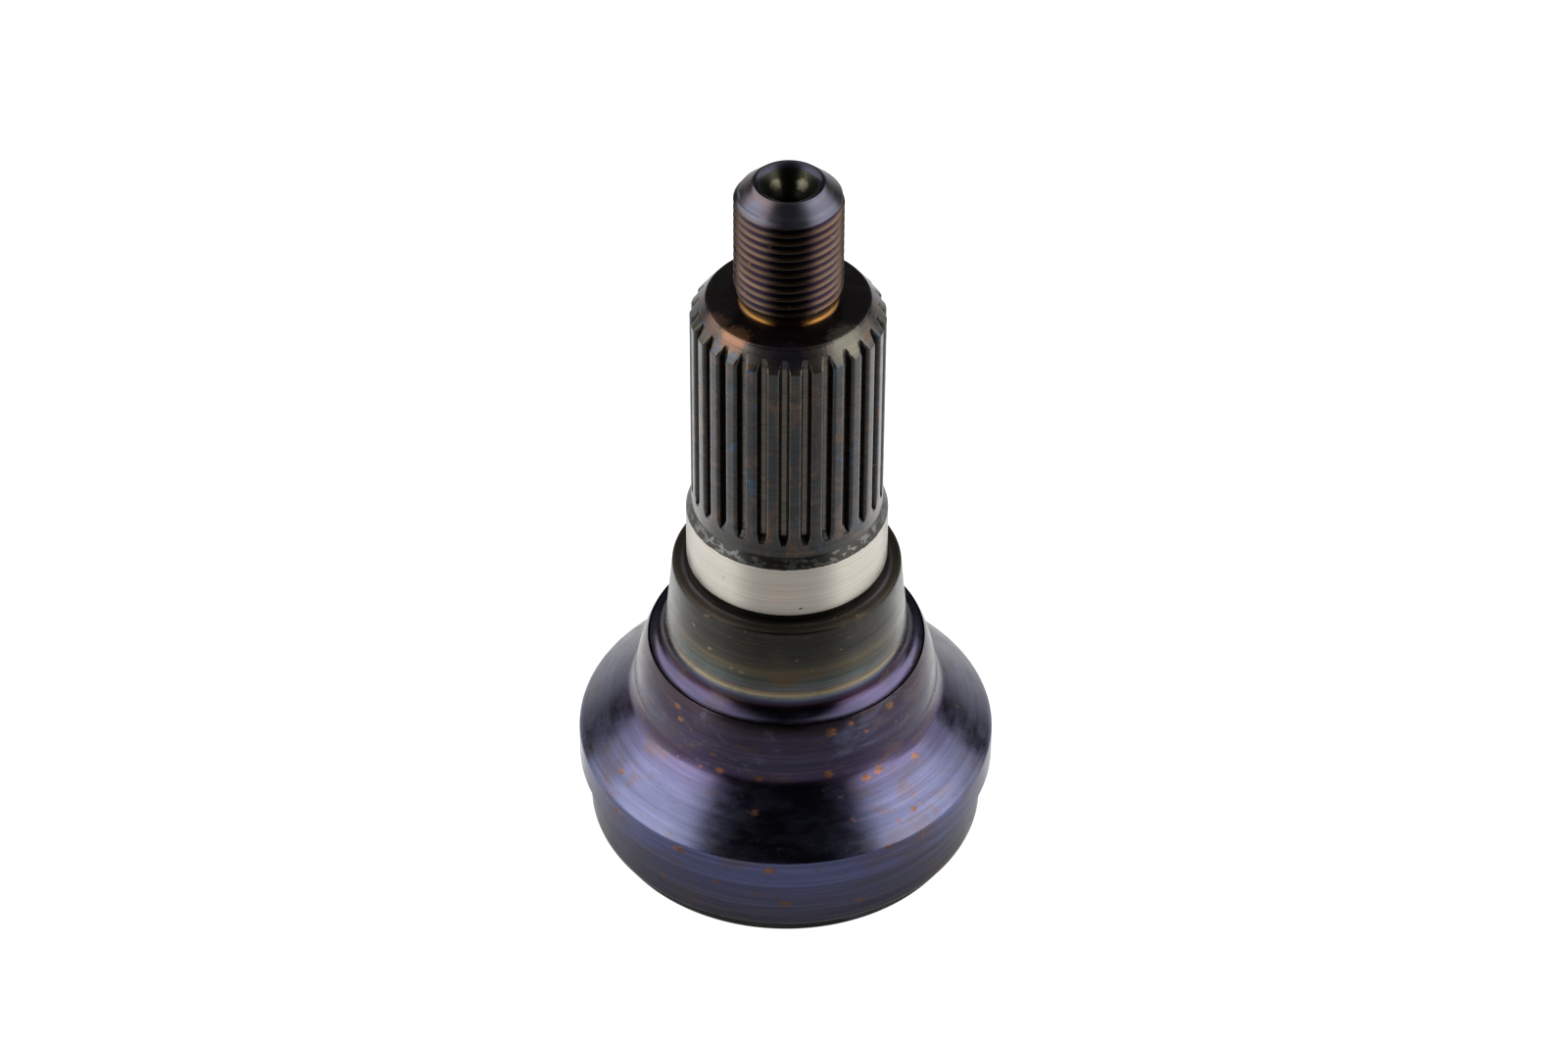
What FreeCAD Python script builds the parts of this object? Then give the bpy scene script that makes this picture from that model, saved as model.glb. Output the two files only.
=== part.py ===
import FreeCAD, Part
import math
import os

# Midship tube shaft of a two piece driveshaft, standing on its tube end.
# Millimetres, +Z up along the shaft axis, origin at the centre of the bottom edge.
# The front of the photograph is the -Y side.
# The real shaft is one forging. It is divided at the planes where one job on the
# shaft ends and the next one starts, and the pieces meet face to face there.

# Tube and the seat that goes into it
tube_outer_diameter = 63.5
tube_wall = 1.65
seat_height = 12.5
seat_lead_depth = 1.9
seat_lead_length = 3.15

# Hollow forged into the tube end, with the lower centre hole at its top
recess_wall = 8.6
recess_draft = 7.0
recess_depth = 22.0
recess_end_chamfer = 3.5
recess_mouth_chamfer = 1.0
lower_centre_diameter = 6.0
lower_pilot_diameter = 2.5
lower_pilot_depth = 2.5

# Flared body: the rim that the tube butts against, cone and neck
rim_height = 4.8
rim_edge_chamfer = 0.2
cone_angle = 45.0
cone_foot_chamfer = 1.3
neck_draft = 4.0
neck_straight = 1.9
neck_top_height = 7.57
neck_swell = 2.0
neck_bulge = 0.37

# Stop collar for the centre bearing, and the groove between its wall and the crest
collar_height = 15.1
collar_shoulder = 2.14
collar_draft = 5.2
collar_edge_chamfer = 0.3
collar_fillet = 3.26
crest_angle = 9.0

# Ground journal for the centre bearing
journal_diameter = 30.0
journal_length = 8.8
journal_relief_width = 1.55
journal_relief_depth = 0.45
journal_step = 0.8
journal_lead_length = 1.75

# Spline
spline_teeth = 27
spline_land_length = 2.2
spline_length = 34.9
spline_groove_depth = 1.3
spline_groove_width = 1.5
spline_floor_width = 0.66
spline_runout_clearance = 0.45
spline_chamfer_depth = 2.3
spline_chamfer_length = 3.0
spline_phase = -2.1

# Threaded end, up to the outer diameter of the thread
thread_diameter = 15.8
thread_length = 15.4
thread_relief_depth = 1.1
thread_relief_width = 1.5
thread_relief_chamfer = 0.35
nose_chamfer_depth = 2.8
nose_chamfer_length = 2.6
nose_flat_width = 0.2

# Centre hole in the threaded end, and the cone that both centre holes share
centre_guard_width = 0.7
centre_guard_angle = 60.0
centre_cone_angle = 30.0
centre_pilot_diameter = 3.6
centre_pilot_depth = 3.0

# How far a cutting body stands out of the surface that it cuts
cut_margin = 1.0

# Radii that follow from the sizes above
rim_radius = tube_outer_diameter / 2
seat_radius = rim_radius - tube_wall
journal_radius = journal_diameter / 2
collar_radius = journal_radius + collar_shoulder
spline_radius = journal_radius - journal_step
root_radius = spline_radius - spline_groove_depth
thread_radius = thread_diameter / 2
relief_radius = thread_radius - thread_relief_depth
nose_radius = thread_radius - nose_chamfer_depth


def slope(angle):
    """Rise over run of an angle in degrees."""
    return math.tan(math.radians(angle))


# The groove at the collar's foot is an arc, tangent to the collar's wall and
# leaving the crest at crest_angle. Its two tangents meet at foot_radius, foot_rise
# above the crest.
groove_turn = math.radians(90 + collar_draft + crest_angle)
groove_reach = collar_fillet / math.tan(groove_turn / 2)
foot_rise = groove_reach * math.sin(math.radians(crest_angle))
foot_radius = collar_radius + (collar_height - foot_rise) * slope(collar_draft)
crest_radius = foot_radius + groove_reach * math.cos(math.radians(crest_angle))

# The cone and the straight foot of the neck meet at corner_radius
neck_radius = crest_radius + neck_swell
corner_radius = neck_radius + neck_straight * slope(neck_draft)

# Heights that follow, from the bottom up
seat_top = seat_height
rim_top = seat_top + rim_height
corner_height = rim_top + (rim_radius - corner_radius) * slope(cone_angle)
neck_foot = corner_height + neck_straight
crest_height = neck_foot + neck_top_height
foot_height = crest_height + foot_rise
collar_top = crest_height + collar_height
journal_foot = collar_top + journal_relief_width
journal_top = journal_foot + journal_length
land_foot = journal_top + journal_lead_length
groove_foot = land_foot + spline_land_length
end_face = groove_foot + spline_length
relief_top = end_face + thread_relief_width
thread_foot = relief_top + thread_relief_depth
thread_top = thread_foot + thread_length
nose_top = thread_top + nose_chamfer_length

# Run-out of the spline grooves: the cutter's radius and the length that it needs
runout_radius = spline_groove_depth + spline_runout_clearance
runout_length = math.sqrt(runout_radius ** 2 - spline_runout_clearance ** 2)


def point(radius, height):
    """A point of a half section, in the plane that looks along +Y."""
    return FreeCAD.Vector(radius, 0, height)


def section(corners):
    """Closed half section through (radius, height) corners.

    A third number rounds the corner with an arc of that radius. With the word
    chamfer after it, that length is cut off both sides of the corner instead.
    """
    edges = []
    starts = []
    ends = []
    middles = []
    count = len(corners)
    for i in range(count):
        here = point(corners[i][0], corners[i][1])
        if len(corners[i]) == 2:
            starts.append(here)
            ends.append(here)
            middles.append(None)
            continue
        size = corners[i][2]
        before = point(corners[i - 1][0], corners[i - 1][1]) - here
        after = point(corners[(i + 1) % count][0], corners[(i + 1) % count][1]) - here
        half = before.getAngle(after) / 2
        before.normalize()
        after.normalize()
        if corners[i][-1] == "chamfer":
            starts.append(here + before * size)
            ends.append(here + after * size)
            middles.append(None)
            continue
        reach = size / math.tan(half)
        inward = before + after
        inward.normalize()
        starts.append(here + before * reach)
        ends.append(here + after * reach)
        middles.append(here + inward * (size / math.sin(half) - size))
    for i in range(count):
        if middles[i] is not None:
            edges.append(Part.Arc(starts[i], middles[i], ends[i]).toShape())
        elif starts[i] != ends[i]:
            edges.append(Part.LineSegment(starts[i], ends[i]).toShape())
        following = starts[(i + 1) % count]
        if ends[i].distanceToPoint(following) > 1e-6:
            edges.append(Part.LineSegment(ends[i], following).toShape())
    return Part.Wire(edges)


def turned(wire):
    """Solid of revolution of a half section about the shaft axis."""
    face = Part.Face(wire)
    return face.revolve(FreeCAD.Vector(0, 0, 0), FreeCAD.Vector(0, 0, 1), 360)


def recess():
    """Forged hollow of the tube end with the centre hole at its top."""
    mouth = seat_radius - recess_wall
    wide = mouth + recess_mouth_chamfer
    low = mouth - recess_mouth_chamfer * slope(recess_draft)
    narrow = mouth - recess_depth * slope(recess_draft)
    hollow = turned(section([
        (0, -cut_margin),
        (wide + cut_margin, -cut_margin),
        (low, recess_mouth_chamfer),
        (narrow, recess_depth, recess_end_chamfer, "chamfer"),
        (0, recess_depth),
    ]))
    wide = lower_centre_diameter / 2
    narrow = lower_pilot_diameter / 2
    cone_top = recess_depth + (wide - narrow) / slope(centre_cone_angle)
    centre = turned(section([
        (0, recess_depth - cut_margin),
        (wide, recess_depth - cut_margin),
        (wide, recess_depth),
        (narrow, cone_top),
        (narrow, cone_top + lower_pilot_depth),
        (0, cone_top + lower_pilot_depth),
    ]))
    return hollow.fuse(centre).removeSplitter()


def tube_seat():
    """Cylinder that is pressed into the tube, with its lead-in."""
    return turned(section([
        (0, 0),
        (seat_radius - seat_lead_depth, 0),
        (seat_radius, seat_lead_length),
        (seat_radius, seat_top),
        (0, seat_top),
    ]))


def flared_body():
    """Rim, cone and the bulged neck up to the sharp crest."""
    # the middle of the neck stands out neck_bulge from the line between its ends
    chord = math.hypot(neck_swell, neck_top_height)
    bulge_radius = (neck_radius + crest_radius) / 2 + neck_bulge * neck_top_height / chord
    bulge_height = (neck_foot + crest_height) / 2 + neck_bulge * neck_swell / chord
    return turned(section([
        (0, seat_top),
        (rim_radius, seat_top),
        (rim_radius, rim_top, rim_edge_chamfer, "chamfer"),
        (corner_radius, corner_height, cone_foot_chamfer, "chamfer"),
        (neck_radius, neck_foot),
        (bulge_radius, bulge_height),
        (crest_radius, crest_height),
        (0, crest_height),
    ]))


def stop_collar():
    """Tapered collar that the bearing stops against, with the groove at its foot."""
    return turned(section([
        (0, crest_height),
        (crest_radius, crest_height),
        (foot_radius, foot_height, collar_fillet),
        (collar_radius, collar_top, collar_edge_chamfer, "chamfer"),
        (0, collar_top),
    ]))


def bearing_journal():
    """Ground seat of the bearing, undercut at its foot and chamfered at its lead."""
    undercut = journal_radius - journal_relief_depth
    return turned(section([
        (0, collar_top),
        (undercut, collar_top),
        (undercut, journal_foot - journal_relief_depth),
        (journal_radius, journal_foot),
        (journal_radius, journal_top),
        (spline_radius, land_foot),
        (0, land_foot),
    ]))


def groove_section(height):
    """Face of one groove across the shaft: flat floor and sloping flanks."""
    half_top = spline_groove_width / 2
    half_floor = spline_floor_width / 2
    flank = math.atan2(half_top - half_floor, spline_groove_depth)
    outside = spline_radius + spline_runout_clearance / 2
    half = [
        (half_floor, root_radius),
        (half_top + (outside - spline_radius) * math.tan(flank), outside),
    ]
    corners = half + [(-x, y) for x, y in reversed(half)]
    corners.append(corners[0])
    return Part.Face(Part.makePolygon([FreeCAD.Vector(x, y, height) for x, y in corners]))


def groove():
    """Cutting body of one groove: its straight length and the run-out at its foot."""
    height = groove_foot + runout_length
    face = groove_section(height)
    straight = face.extrude(FreeCAD.Vector(0, 0, end_face - height + cut_margin))
    pivot = FreeCAD.Vector(0, root_radius + runout_radius, height)
    runout = face.revolve(pivot, FreeCAD.Vector(1, 0, 0), 90)
    cutter = straight.fuse(runout).removeSplitter()
    # the section is drawn at the back, and half a turn brings it to the front
    cutter.rotate(FreeCAD.Vector(0, 0, 0), FreeCAD.Vector(0, 0, 1), 180 + spline_phase)
    return cutter


def spline_section():
    """Splined length: plain land, teeth with run-outs, and the end chamfer."""
    blank = turned(section([
        (0, land_foot),
        (spline_radius, land_foot),
        (spline_radius, end_face - spline_chamfer_length),
        (spline_radius - spline_chamfer_depth, end_face),
        (0, end_face),
    ]))
    first = groove()
    grooves = []
    for i in range(spline_teeth):
        copy = first.copy()
        copy.rotate(FreeCAD.Vector(0, 0, 0), FreeCAD.Vector(0, 0, 1), i * 360 / spline_teeth)
        grooves.append(copy)
    return blank.cut(grooves)


def threaded_end():
    """Threaded stub: relief at its foot, thread blank, nose chamfer, centre hole."""
    stub = turned(section([
        (0, end_face),
        (relief_radius + thread_relief_chamfer, end_face),
        (relief_radius, end_face + thread_relief_chamfer),
        (relief_radius, relief_top),
        (thread_radius, thread_foot),
        (thread_radius, thread_top),
        (nose_radius, nose_top),
        (0, nose_top),
    ]))
    mouth = nose_radius - nose_flat_width
    wide = mouth - centre_guard_width
    narrow = centre_pilot_diameter / 2
    guard_foot = nose_top - centre_guard_width / slope(centre_guard_angle)
    cone_foot = guard_foot - (wide - narrow) / slope(centre_cone_angle)
    hole = turned(section([
        (0, cone_foot - centre_pilot_depth),
        (narrow, cone_foot - centre_pilot_depth),
        (narrow, cone_foot),
        (wide, guard_foot),
        (mouth, nose_top),
        (mouth, nose_top + cut_margin),
        (0, nose_top + cut_margin),
    ]))
    return stub.cut(hole)


os.makedirs("parts", exist_ok=True)
hollow = recess()
pieces = {
    "tube_seat": tube_seat().cut(hollow),
    "flared_body": flared_body().cut(hollow),
    "stop_collar": stop_collar(),
    "bearing_journal": bearing_journal(),
    "spline_section": spline_section(),
    "threaded_end": threaded_end(),
}
for name, shape in pieces.items():
    print(name, len(shape.Solids), "solid, valid", shape.isValid(), "mm3", round(shape.Volume, 1))
    shape.Solids[0].exportStep("parts/" + name + ".step")
print("height", round(nose_top, 3), "crest radius", round(crest_radius, 3))
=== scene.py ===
import logging
import math
from dataclasses import dataclass
from enum import Enum
from functools import reduce
from typing import Any, Mapping, Optional, Sequence, Union

import bmesh
import bpy
from mathutils import Matrix, Vector


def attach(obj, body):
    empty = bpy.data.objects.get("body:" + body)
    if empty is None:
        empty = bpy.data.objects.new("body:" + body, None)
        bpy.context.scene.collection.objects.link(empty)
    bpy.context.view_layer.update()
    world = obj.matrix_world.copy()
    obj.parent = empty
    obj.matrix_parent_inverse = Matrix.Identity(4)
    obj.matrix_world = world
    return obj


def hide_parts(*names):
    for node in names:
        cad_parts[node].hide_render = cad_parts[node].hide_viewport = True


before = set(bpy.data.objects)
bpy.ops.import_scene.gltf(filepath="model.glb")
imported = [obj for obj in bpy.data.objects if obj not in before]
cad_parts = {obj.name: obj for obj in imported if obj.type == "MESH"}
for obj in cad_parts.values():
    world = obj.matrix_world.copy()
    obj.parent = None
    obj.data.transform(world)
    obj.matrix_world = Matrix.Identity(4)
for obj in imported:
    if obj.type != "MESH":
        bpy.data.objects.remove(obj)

LOG = logging.getLogger("midship_shaft")
MM = 0.001
Colour = tuple[float, float, float]
Value = Union["Wire", int, float]


# --- Shader maths -----------------------------------------------------------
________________
Exercise brief :: Transcribe the lines above from the one with "for name, shape" through the one with "bpy.context.view_layer.update()". Include both ends and leave out every other line.

Solution ::
for name, shape in pieces.items():
    print(name, len(shape.Solids), "solid, valid", shape.isValid(), "mm3", round(shape.Volume, 1))
    shape.Solids[0].exportStep("parts/" + name + ".step")
print("height", round(nose_top, 3), "crest radius", round(crest_radius, 3))
=== scene.py ===
import logging
import math
from dataclasses import dataclass
from enum import Enum
from functools import reduce
from typing import Any, Mapping, Optional, Sequence, Union

import bmesh
import bpy
from mathutils import Matrix, Vector


def attach(obj, body):
    empty = bpy.data.objects.get("body:" + body)
    if empty is None:
        empty = bpy.data.objects.new("body:" + body, None)
        bpy.context.scene.collection.objects.link(empty)
    bpy.context.view_layer.update()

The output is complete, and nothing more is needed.